GIVEN DATA —
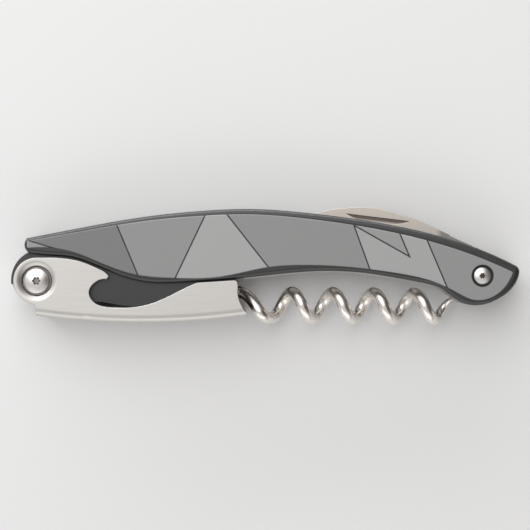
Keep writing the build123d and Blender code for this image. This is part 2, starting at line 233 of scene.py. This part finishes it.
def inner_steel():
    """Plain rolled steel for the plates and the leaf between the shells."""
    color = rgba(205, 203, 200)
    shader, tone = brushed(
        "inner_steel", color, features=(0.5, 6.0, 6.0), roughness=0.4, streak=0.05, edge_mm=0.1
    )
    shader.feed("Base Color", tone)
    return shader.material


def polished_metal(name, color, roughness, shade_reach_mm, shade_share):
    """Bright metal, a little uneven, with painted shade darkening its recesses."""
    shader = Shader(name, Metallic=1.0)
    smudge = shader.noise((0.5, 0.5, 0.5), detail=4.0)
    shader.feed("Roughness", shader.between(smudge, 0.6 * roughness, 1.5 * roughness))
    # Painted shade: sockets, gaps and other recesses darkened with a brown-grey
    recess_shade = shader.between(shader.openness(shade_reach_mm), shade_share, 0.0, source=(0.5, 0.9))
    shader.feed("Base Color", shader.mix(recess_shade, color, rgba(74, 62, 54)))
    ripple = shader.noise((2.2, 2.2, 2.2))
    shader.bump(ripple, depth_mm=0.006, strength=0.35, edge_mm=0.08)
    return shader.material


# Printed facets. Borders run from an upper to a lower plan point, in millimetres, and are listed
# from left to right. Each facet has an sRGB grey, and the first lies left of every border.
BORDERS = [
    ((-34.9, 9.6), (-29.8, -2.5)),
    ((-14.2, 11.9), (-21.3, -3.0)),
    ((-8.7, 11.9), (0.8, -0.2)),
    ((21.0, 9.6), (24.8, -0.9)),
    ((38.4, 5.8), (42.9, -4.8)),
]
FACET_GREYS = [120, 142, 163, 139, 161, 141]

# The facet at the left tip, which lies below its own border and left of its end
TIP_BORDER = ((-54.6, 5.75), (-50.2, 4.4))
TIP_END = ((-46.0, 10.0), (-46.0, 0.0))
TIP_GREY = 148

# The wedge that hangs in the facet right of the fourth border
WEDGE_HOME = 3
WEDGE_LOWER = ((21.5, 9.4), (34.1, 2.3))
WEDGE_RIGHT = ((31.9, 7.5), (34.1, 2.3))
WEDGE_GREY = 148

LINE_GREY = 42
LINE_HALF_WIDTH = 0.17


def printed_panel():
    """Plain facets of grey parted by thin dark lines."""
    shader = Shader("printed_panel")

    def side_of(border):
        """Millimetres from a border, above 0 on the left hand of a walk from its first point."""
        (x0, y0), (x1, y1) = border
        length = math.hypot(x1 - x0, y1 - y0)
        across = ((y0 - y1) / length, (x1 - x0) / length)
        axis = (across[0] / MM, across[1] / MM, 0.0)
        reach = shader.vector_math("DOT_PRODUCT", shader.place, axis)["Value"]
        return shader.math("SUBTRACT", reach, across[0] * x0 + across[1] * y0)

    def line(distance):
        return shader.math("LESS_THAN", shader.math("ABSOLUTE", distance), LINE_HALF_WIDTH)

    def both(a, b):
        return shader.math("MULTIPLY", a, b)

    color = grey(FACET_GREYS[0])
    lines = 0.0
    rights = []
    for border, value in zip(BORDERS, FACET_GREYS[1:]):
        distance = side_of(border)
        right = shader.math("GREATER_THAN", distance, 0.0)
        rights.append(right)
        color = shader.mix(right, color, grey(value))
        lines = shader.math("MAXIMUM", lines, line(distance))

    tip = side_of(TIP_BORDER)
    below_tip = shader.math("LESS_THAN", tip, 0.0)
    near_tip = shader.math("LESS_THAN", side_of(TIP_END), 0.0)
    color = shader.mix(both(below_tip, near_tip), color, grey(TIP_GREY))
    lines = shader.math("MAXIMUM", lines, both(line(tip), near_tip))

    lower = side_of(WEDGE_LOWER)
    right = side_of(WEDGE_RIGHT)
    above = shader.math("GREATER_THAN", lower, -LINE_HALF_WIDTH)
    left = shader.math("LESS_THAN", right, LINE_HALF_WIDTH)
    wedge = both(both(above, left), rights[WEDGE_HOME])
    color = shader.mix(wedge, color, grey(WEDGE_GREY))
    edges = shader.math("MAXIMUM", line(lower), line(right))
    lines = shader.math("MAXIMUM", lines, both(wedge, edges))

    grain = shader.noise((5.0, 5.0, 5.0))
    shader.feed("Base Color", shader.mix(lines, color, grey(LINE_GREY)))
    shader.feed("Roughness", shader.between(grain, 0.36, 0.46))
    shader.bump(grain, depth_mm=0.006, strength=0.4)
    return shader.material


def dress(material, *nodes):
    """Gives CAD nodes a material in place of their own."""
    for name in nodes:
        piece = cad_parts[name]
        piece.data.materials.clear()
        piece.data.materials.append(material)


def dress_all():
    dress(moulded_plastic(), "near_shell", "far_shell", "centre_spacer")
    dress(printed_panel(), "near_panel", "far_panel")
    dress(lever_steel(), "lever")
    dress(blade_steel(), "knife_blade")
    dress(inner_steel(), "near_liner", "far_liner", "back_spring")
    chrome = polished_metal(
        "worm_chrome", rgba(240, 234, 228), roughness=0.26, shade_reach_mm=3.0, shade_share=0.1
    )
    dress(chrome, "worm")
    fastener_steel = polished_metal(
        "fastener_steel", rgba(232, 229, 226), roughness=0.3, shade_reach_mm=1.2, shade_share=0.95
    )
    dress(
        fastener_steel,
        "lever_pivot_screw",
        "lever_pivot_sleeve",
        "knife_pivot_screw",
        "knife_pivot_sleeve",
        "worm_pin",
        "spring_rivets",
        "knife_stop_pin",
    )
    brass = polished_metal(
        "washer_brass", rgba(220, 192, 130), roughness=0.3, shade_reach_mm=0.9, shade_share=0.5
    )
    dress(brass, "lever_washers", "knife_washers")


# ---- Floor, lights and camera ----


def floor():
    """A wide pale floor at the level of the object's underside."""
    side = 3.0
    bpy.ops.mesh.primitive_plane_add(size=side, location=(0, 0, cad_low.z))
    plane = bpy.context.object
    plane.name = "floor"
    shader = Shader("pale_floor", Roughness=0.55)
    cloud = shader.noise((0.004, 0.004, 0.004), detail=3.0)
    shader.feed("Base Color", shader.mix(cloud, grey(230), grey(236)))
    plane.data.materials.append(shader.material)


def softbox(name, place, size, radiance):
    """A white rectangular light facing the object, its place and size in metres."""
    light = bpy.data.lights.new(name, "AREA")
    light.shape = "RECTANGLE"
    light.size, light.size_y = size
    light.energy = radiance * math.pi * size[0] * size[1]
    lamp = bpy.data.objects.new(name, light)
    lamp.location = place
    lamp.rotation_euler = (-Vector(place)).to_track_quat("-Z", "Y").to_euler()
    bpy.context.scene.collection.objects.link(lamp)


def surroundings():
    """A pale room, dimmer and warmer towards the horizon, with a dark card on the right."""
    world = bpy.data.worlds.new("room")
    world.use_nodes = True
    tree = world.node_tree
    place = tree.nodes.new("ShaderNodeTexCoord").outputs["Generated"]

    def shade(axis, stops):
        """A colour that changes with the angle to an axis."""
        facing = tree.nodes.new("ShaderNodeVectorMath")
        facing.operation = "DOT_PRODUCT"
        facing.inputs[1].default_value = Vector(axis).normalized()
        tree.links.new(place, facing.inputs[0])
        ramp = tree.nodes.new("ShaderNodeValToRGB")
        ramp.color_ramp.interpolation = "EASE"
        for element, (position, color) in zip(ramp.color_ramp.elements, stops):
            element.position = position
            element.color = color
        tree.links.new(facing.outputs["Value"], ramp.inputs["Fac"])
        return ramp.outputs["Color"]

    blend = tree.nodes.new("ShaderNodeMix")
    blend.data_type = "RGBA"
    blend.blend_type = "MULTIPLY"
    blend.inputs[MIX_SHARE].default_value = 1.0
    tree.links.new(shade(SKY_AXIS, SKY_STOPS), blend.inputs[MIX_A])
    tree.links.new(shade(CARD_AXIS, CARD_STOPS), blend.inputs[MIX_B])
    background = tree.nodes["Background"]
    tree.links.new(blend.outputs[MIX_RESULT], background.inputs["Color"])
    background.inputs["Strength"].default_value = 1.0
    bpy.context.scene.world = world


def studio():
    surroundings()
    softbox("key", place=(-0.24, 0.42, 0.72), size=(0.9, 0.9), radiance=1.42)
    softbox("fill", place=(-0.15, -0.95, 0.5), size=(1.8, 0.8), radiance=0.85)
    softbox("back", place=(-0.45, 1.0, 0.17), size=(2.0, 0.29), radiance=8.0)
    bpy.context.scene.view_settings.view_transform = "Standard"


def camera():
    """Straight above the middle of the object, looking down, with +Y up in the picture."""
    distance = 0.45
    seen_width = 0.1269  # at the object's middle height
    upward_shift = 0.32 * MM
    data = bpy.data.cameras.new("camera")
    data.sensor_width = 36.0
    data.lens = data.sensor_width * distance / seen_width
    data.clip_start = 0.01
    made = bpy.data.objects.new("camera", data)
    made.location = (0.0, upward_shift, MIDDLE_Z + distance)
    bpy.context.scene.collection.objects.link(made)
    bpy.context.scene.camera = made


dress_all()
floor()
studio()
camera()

YOUR OBJECTIVE —
Take exactly the lines from the one containing "piece = cad_parts[name]" through the one containing "# ---- Floor, lights" in the data above, and output them with nothing added.

OUTPUT BELOW —
        piece = cad_parts[name]
        piece.data.materials.clear()
        piece.data.materials.append(material)


def dress_all():
    dress(moulded_plastic(), "near_shell", "far_shell", "centre_spacer")
    dress(printed_panel(), "near_panel", "far_panel")
    dress(lever_steel(), "lever")
    dress(blade_steel(), "knife_blade")
    dress(inner_steel(), "near_liner", "far_liner", "back_spring")
    chrome = polished_metal(
        "worm_chrome", rgba(240, 234, 228), roughness=0.26, shade_reach_mm=3.0, shade_share=0.1
    )
    dress(chrome, "worm")
    fastener_steel = polished_metal(
        "fastener_steel", rgba(232, 229, 226), roughness=0.3, shade_reach_mm=1.2, shade_share=0.95
    )
    dress(
        fastener_steel,
        "lever_pivot_screw",
        "lever_pivot_sleeve",
        "knife_pivot_screw",
        "knife_pivot_sleeve",
        "worm_pin",
        "spring_rivets",
        "knife_stop_pin",
    )
    brass = polished_metal(
        "washer_brass", rgba(220, 192, 130), roughness=0.3, shade_reach_mm=0.9, shade_share=0.5
    )
    dress(brass, "lever_washers", "knife_washers")


# ---- Floor, lights and camera ----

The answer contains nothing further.